Time for Maroons to keep winning

University of the Philippines is hungry for recognition. And coach Bo Perasol wants his Maroons to go beyond “fighting” and start embracing a “winning” mentality as they head to the UAAP Season 80.

“We want to be really dead-serious about winning. Before, it was just fighting. We have to believe we can win. Right now, we know we can win,” said Perasol. “It’s not just about taking chances. We have to know that if we bring our A1 game, then we’ll have a good fighting chance to win in every game.”

After racking up a 5-9 slate for joint fifth and sixth with National U last season, the Fighting Maroons look to sustain their improvement this year as they set their sights on a Final Four slot.

“We’re a hungry team. Our edge is that we haven’t been there that’s why we want to reach it. Though it could also be a disadvantage, because we could also be discouraged and think that it will be too difficult for us. But what we want is the hunger to be recognized as a team to be reckoned with every year,” said Perasol.

Tigers ready to roar back

Getting more than three months to whip his team into fighting form this time, University of Santo Tomas coach Boy Sablan expressed confidence the Tigers can climb out of the cellar they unfortunately found themselves in last season.
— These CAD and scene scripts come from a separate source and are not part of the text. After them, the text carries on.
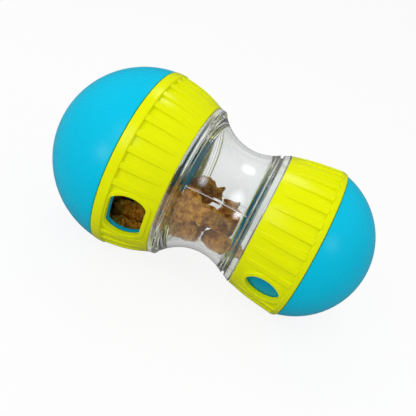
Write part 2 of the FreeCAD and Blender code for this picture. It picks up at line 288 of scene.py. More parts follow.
def circleThrough(p, q, s):
    d = 2 * (p[0] * (q[1] - s[1]) + q[0] * (s[1] - p[1]) + s[0] * (p[1] - q[1]))
    pp = p[0] ** 2 + p[1] ** 2
    qq = q[0] ** 2 + q[1] ** 2
    ss = s[0] ** 2 + s[1] ** 2
    a = (pp * (q[1] - s[1]) + qq * (s[1] - p[1]) + ss * (p[1] - q[1])) / d
    r = (pp * (s[0] - q[0]) + qq * (p[0] - s[0]) + ss * (q[0] - p[0])) / d
    return a, r, math.hypot(p[0] - a, p[1] - r)


def radiusAt(circle, a, inward=0.0):
    return circle[1] + math.sqrt(max(0.0, (circle[2] - inward) ** 2 - (a - circle[0]) ** 2))


def corner(circle, a, rounding, inward=0.0):
    return a, radiusAt(circle, a, inward), rounding


def between(start, stop, count):
    # evenly spaced stations, both ends left out
    return [start + (stop - start) * i / count for i in range(1, count)]


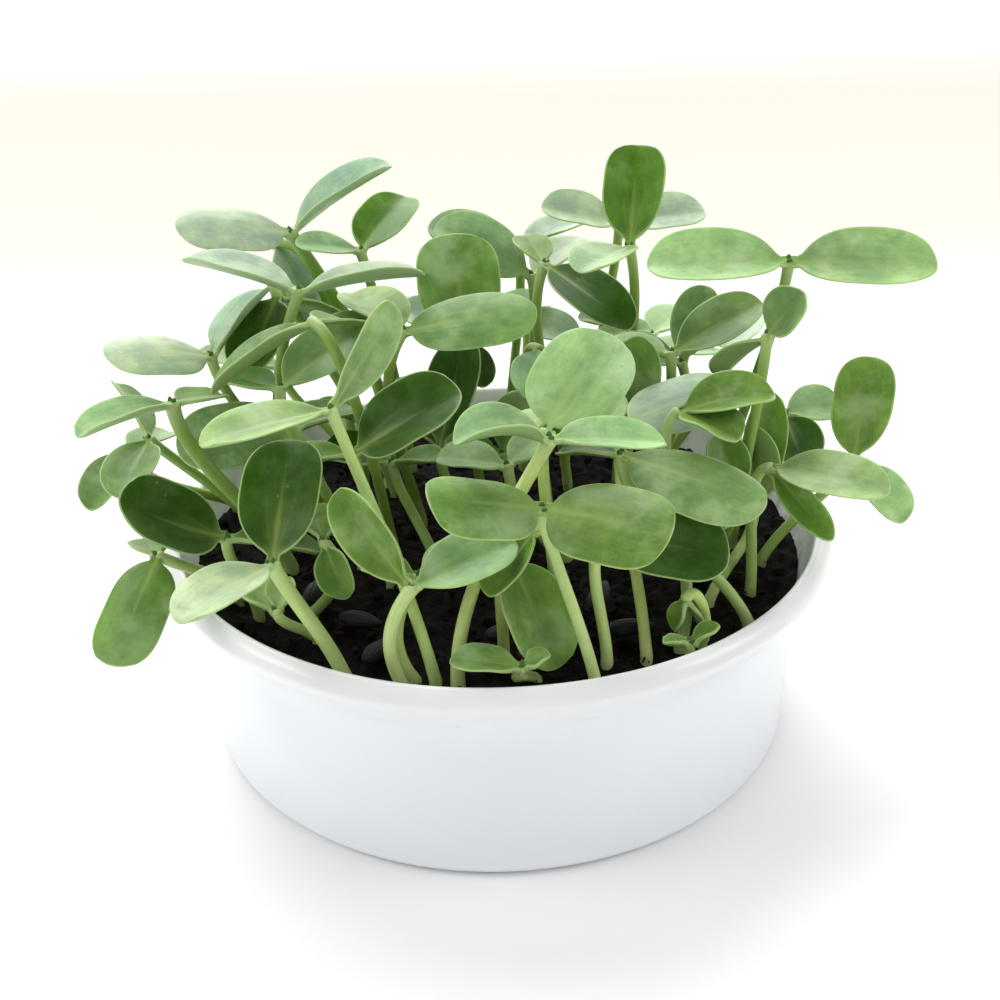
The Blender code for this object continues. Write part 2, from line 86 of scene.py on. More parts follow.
# Seedlings, in millimetres and shares
ROOT_DEPTH = 7.0
STEM_THICK = 2.8
STALK_SHARE = 0.05
BASE_OUT = 0.5
STALK_HALF_WIDTH = 1.3
TIP_BLUNTNESS = 0.06
WIDEST_LATER = 1.08
SQUARENESS, BLUNT_SQUARENESS = 2.2, 1.3
TAPERING, BLUNT_TAPERING = 0.2, 0.25
CUP_POWER = 1.6
LOWER_SHARE, UPPER_SHARE = 0.35, 0.3
LOWER_UPRIGHT, UPPER_UPRIGHT = 0.6, 0.8

# Least distances between the middles of neighbours, in millimetres
BLADE_TO_BLADE = 1.8
BLADE_TO_STEM = 2.9
STEM_TO_STEM = 4.0
BLADE_TO_BOWL = 1.6
STEM_TO_BOWL = 2.6

# Bowl's moulding: arcs and the open middle of its ends in millimetres, and swelling as a share
CORNER_RADIUS = 2.4
AXIS_RADIUS = 0.05
WOBBLE, FINE_WOBBLE = 0.0012, 0.0008

# Relief of a blade, in millimetres; a share is of its half width
EDGE_HALF_THICK = 0.18
BODY_SWELL, SWELL_WITHIN = 0.27, 0.7
STALK_SWELL, STALK_FADE = 0.55, 2.6
RIPPLE, FINE_RIPPLE = 0.20, 0.12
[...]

“We had longer time to prepare so I’m confident the guys will put up a good performance this season,” said second-year coach Sablan, who had a full eight months to prepare the Tigers for Season 80.

The once-proud Tigers are hard-pressed for a big bounce-back after ending up with their  worst finish – eighth place – in Season 79.

From last year’s batch, Marvin Lee and Jippy Faundo and six other holdovers team up with eight new recruits like Cameroonian Steve Akomo, who finally got the greenlight to suit up only yesterday, Jordan Sta. Ana, Christian Garcia, and Filipino-Canadian Ben Kwawukumey, in their bid for redemption.